Accordingly, the decision of the United States Army Court of Military Review is affirmed.

Judges COOK and FLETCHER concur.

. Appellant was also arraigned on a second specification alleging wrongful appropriation of another automobile; however, the specification was dismissed pursuant to the pretrial agreement. In addition, appellant had pleaded guilty to willfully disobeying an order of a commissioned officer, in violation of Article 90, Uniform Code of Military Justice, 10 U.S.C. § 890, but the plea was not accepted by the military judge, and ultimately the specification was dismissed. GCMO No. 1, dated January 25, 1982, does not reflect that the pleas to Charge I and its specification were: Guilty, changed to Not Guilty.

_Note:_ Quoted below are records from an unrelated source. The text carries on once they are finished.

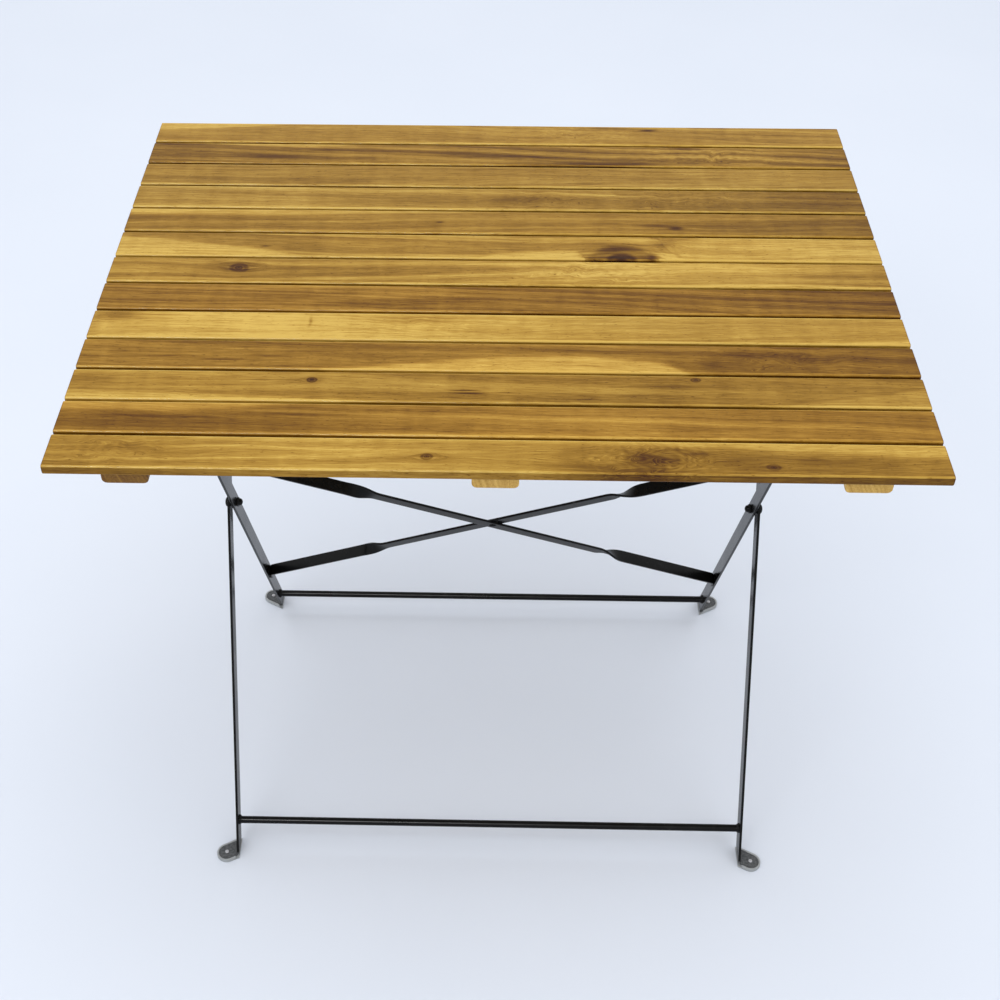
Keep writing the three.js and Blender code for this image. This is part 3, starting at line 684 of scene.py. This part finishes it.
# The boards from the rear of the top to its front.
BOARDS = [
    dict(
        tones=[0.42, 0.42, 0.36, 0.34, 0.44, 0.4], sweep=26, depth=30,
        strips=[("rear", 0.12, [(0, 0.55), (0.12, 0.72), (0.28, 1.1), (0.6, 1.3), (1, 1.2)])],
        marks=[
            (0.57, 0.35, 30, 2.4, 0.16), (0.61, 0.5, 26, 2.2, 0.2), (0.66, 0.9, 40, 3, 0.3),
            (0.72, 0.78, 9, 2.6, 0.6), (0.83, 0.98, 6, 2, 0.4),
        ],
        curls=[(0.62, 0.5, 60, 20, 1)],
    ),
    dict(
        tones=[0.62, 0.6, 0.56, 0.54, 0.46, 0.6], sweep=34, depth=18,
        strips=[("rear", 0.16, [(0, 1.2), (0.07, 0.95), (0.22, 0.8), (0.36, 1.1), (0.8, 1.3), (1, 1.3)])],
        marks=[
            (0.18, 0.35, 46, 5, 0.2), (0.3, 0.3, 26, 4, 0.14), (0.5, 0.42, 50, 3, 0.28),
            (0.63, 0.06, 84, 5, 0.62), (0.68, 0.2, 40, 3, 0.2), (0.77, 0.95, 18, 3.4, 0.45),
            (0.83, 0.5, 34, 4, -0.14),
        ],
        curls=[(0.8, 0.5, 70, 22, 1.1)],
    ),
    dict(tones=[0.38, 0.4, 0.42, 0.4, 0.38, 0.42], tint=(0.98, 1, 1.08), pith=0.2, sweep=-12, depth=34),
    dict(
        tones=[0.36, 0.32, 0.38, 0.42, 0.5, 0.58], tint=(0.98, 1, 1.06), sweep=8, depth=14,
        marks=[(0.54, 0.46, 44, 5, 0.16), (0.63, 0.75, 26, 4, -0.2), (0.93, 0.6, 60, 12, 0.12)],
        curls=[(0.55, 0.5, 60, 18, 0.7), (0.76, 0.5, 80, 20, 0.8)],
    ),
    dict(
        tones=[0.5, 0.46, 0.44, 0.46, 0.5, 0.62], pith=0.8, sweep=-14, depth=26,
        strips=[("rear", 0.14, [(0, 0.68), (0.25, 0.7), (0.37, 0.8), (0.5, 0.94), (0.62, 1.1), (1, 1.3)])],
        marks=[
            (0.42, 0.45, 4, 1.4, 0.5), (0.2, 0.55, 90, 3, 0.16), (0.71, 0.4, 18, 4, 0.3),
            (0.737, 0.3, 8, 3, 0.7), (0.8, 0.4, 40, 6, 0.12),
        ],
    ),
    dict(
        tones=[0.46, 0.46, 0.38, 0.4, 0.22, 0.26], pith=0.6, sweep=10, depth=28,
        strips=[
            ("front", 0.1, [(0, 0.86), (0.09, 0.66), (0.2, 0.3), (0.28, -0.1), (0.6, -0.3), (1, -0.3)]),
            ("front", 0.1, [(0, -0.3), (0.44, -0.1), (0.5, 0.24), (0.6, 0.42), (0.625, -0.2), (1, -0.3)]),
            ("rear", 0.16, [(0, 1.3), (0.68, 1.3), (0.72, 0.6), (0.735, 0.2), (0.8, -0.3), (1, -0.3)]),
        ],
        marks=[
            (0.195, 0.42, 4, 1.3, 0.5), (0.615, 0.1, 7, 7, 0.3), (0.702, 0.12, 6, 9, 0.45),
            (0.718, 0.75, 18, 9, 0.3), (0.74, 0.97, 26, 4, 0.34), (0.63, 0.75, 20, 5, 0.12),
            (0.66, 0.05, 17, 14, 0.46),
        ],
        knots=[(0.66, -0.1, 20, 21, 0.6, 12)],
        curls=[(0.72, 0.5, 26, 20, 1)],
    ),
    dict(
        tones=[0.38, 0.4, 0.34, 0.22, 0.24, 0.4], sweep=-10, depth=22,
        marks=[(0.163, 0.62, 17, 7, 0.26), (0.14, 0.85, 12, 3, 0.14), (0.92, 0.5, 40, 6, 0.12)],
        knots=[(0.168, 0.62, 6.5, 5.4, 0.52, 9)],
        curls=[(0.62, 0.5, 80, 20, 0.9)],
    ),
    dict(
        tones=[0.56, 0.54, 0.56, 0.56, 0.6, 0.68], tint=(1.03, 0.98, 0.94), sweep=30, depth=14,
        marks=[
            (0.26, 0.88, 70, 3, -0.26), (0.27, 0.3, 34, 4, -0.14), (0.34, 0.5, 40, 4.5, -0.18),
            (0.42, 0.7, 44, 4, -0.16), (0.33, 0.2, 46, 2.4, 0.14), (0.43, 0.42, 50, 2.6, 0.14),
            (0.62, 0.5, 90, 5, 0.1),
        ],
    ),
    dict(
        tones=[0.22, 0.08, 0.14, 0.24, 0.28, 0.3], pith=0.3, sweep=-10, depth=30,
        marks=[
            (0.03, 0.8, 26, 7, 0.44), (0.15, 0.25, 60, 4, 0.12), (0.27, 0.62, 1.6, 7, 0.3),
            (0.4, 0.75, 44, 7, 0.22), (0.48, 0.4, 60, 5, 0.12), (0.62, 0.3, 90, 3, 0.1),
        ],
        curls=[(0.42, 0.6, 60, 18, 0.5)],
    ),
    dict(
        tones=[0.5, 0.52, 0.54, 0.52, 0.62, 0.66], tint=(1.02, 0.985, 0.95), sweep=18, depth=20,
        strips=[
            (
                "front", 0.16,
                [
                    (0, -0.3), (0.25, -0.1), (0.32, 0.12), (0.45, 0.44), (0.56, 0.6), (0.66, 0.5), (0.73, 0),
                    (0.76, -0.3), (1, -0.3),
                ],
            ),
        ],
        marks=[
            (0.1, 0.44, 22, 1.4, 0.22), (0.17, 0.34, 22, 1.2, 0.36), (0.23, 0.46, 18, 1.2, 0.3),
            (0.28, 0.66, 18, 1.3, 0.22), (0.42, 0.3, 40, 2, 0.14), (0.79, 0.6, 18, 8, 0.1),
            (0.755, 0.3, 10, 9, 0.12),
        ],
        curls=[(0.84, 0.5, 60, 20, 0.9)],
    ),
    dict(
        tones=[0.48, 0.46, 0.46, 0.48, 0.5, 0.44], pith=0.75, sweep=16, depth=26,
        strips=[
            ("front", 0.12, [(0, 0.32), (0.14, 0.26), (0.28, 0.12), (0.42, -0.1), (0.6, -0.3), (1, -0.3)]),
            ("front", 0.3, [(0, -0.3), (0.66, -0.3), (0.8, 0), (0.9, 0.3), (1, 0.7)]),
        ],
        marks=[
            (0.463, 0.42, 13, 1.1, 0.5), (0.468, 0.32, 15, 1.1, 0.5), (0.51, 0.36, 9, 1, 0.35),
            (0.28, 0.7, 16, 5, 0.14), (0.7, 0.62, 40, 3, 0.2), (0.66, 0.3, 50, 3, 0.16),
        ],
        knots=[(0.283, 0.7, 2.9, 2.5, 0.75, 5), (0.733, 0.84, 3.2, 1.8, 0.6, 4)],
    ),
    dict(
        tones=[0.6, 0.56, 0.46, 0.42, 0.48, 0.54], tint=(1.03, 0.98, 0.94), sweep=22, depth=24,
        strips=[("rear", 0.26, [(0, 0.66), (0.1, 0.68), (0.22, 0.86), (0.33, 1.1), (1, 1.3)])],
        marks=[
            (0.1, 0.52, 50, 2.2, 0.22), (0.27, 0.66, 50, 2.4, 0.26), (0.45, 0.84, 50, 2.2, 0.2),
            (0.62, 0.6, 50, 5, -0.12), (0.72, 0.3, 50, 4, 0.14),
        ],
    ),
    dict(
        tones=[0.42, 0.28, 0.26, 0.34, 0.5, 0.46], pith=0.4, sweep=-8, depth=22,
        strips=[("rear", 0.14, [(0, 1.1), (0.1, 0.95), (0.2, 0.8), (0.6, 0.84), (0.8, 0.74), (1, 0.58)])],
        marks=[
            (0.09, 0.6, 34, 5, 0.24), (0.42, 0.42, 28, 7, 0.18), (0.66, 0.5, 10, 7, 0.2),
            (0.69, 0.4, 12, 5, 0.24), (0.72, 0.62, 12, 3, 0.3), (0.615, 0.5, 16, 6, -0.14),
            (0.6, 0.2, 40, 4, 0.14), (0.8, 0.25, 16, 5, 0.14), (0.672, 0.42, 24, 13, 0.3),
            (0.65, 0.05, 44, 5, 0.4), (0.7, 0.75, 14, 3, 0.24),
        ],
        knots=[(0.425, 0.42, 3.6, 3, 0.5, 7), (0.615, 0.5, 26, 11, 0.12, 9), (0.804, 0.27, 4, 3, 0.36, 5)],
        curls=[(0.675, 0.5, 46, 20, 2.6), (0.07, 0.55, 44, 18, 1)],
    ),
]


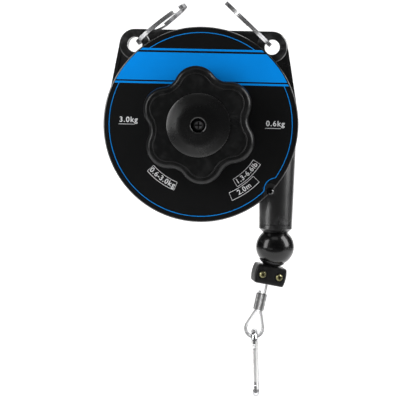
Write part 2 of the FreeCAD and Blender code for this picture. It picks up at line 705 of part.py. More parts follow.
# ---------------------------------------------------------------- knob
def knob_outline(inset, y):
    """Lobes and valleys as tangent arcs; an inset keeps the same centres."""
    half = math.radians(180 / knob_lobes)
    valley_inner = knob_tip_r - knob_lobe_depth
    valley_c = valley_inner + knob_valley_round
    off_axis = 2 * valley_c * math.cos(half)
    lobe_r = (knob_tip_r ** 2 + valley_c ** 2 - knob_tip_r * off_axis - knob_valley_round ** 2) / (
        2 * knob_tip_r + 2 * knob_valley_round - off_axis)
    lobe_c = knob_tip_r - lobe_r
    joint_share = lobe_r / (lobe_r + knob_valley_round)
    edges = []
    for lobe in range(knob_lobes):
        a = math.radians(360 / knob_lobes * lobe + 90 + knob_phase_deg)

        def at(r, angle):
            return Vec(r * math.cos(angle), y, axis_z + r * math.sin(angle))

        centre = at(lobe_c, a)
        before, after = at(valley_c, a - half), at(valley_c, a + half)
        joins = []
        for valley in (before, after):
            join = centre + (valley - centre) * joint_share
            joins.append(join + (centre - join).normalize() * inset)
        next_lobe = at(lobe_c, a + 2 * half)
        next_join = after + (next_lobe - after).normalize() * (knob_valley_round + inset)
        edges.append(arc(joins[0], at(knob_tip_r - inset, a), joins[1]))
        edges.append(arc(joins[1], at(valley_inner - inset, a + half), next_join))
    return Part.Wire(edges)


def knob_layers(levels):
    """Ruled skins between insets of the outline: each level is (y, inset)."""
    slices = [knob_outline(inset, y) for y, inset in levels]
    return Part.makeLoft(slices, True, True)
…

. The court below also issued a certificate correcting an error in the promulgating order and directed that the forfeitures should apply only to pay becoming due after the date of the convening authority’s action. The convening authority had erroneously directed that the unsuspended partial forfeitures apply to pay and allowances.

. Flemings’ theft of the car violated the Articles for the Government of the Navy, rather than the Uniform Code; but this circumstance would be irrelevant.

. We need not decide here how much weight should be given to a servicemember’s status of unauthorized absence as compared with other factors and considerations.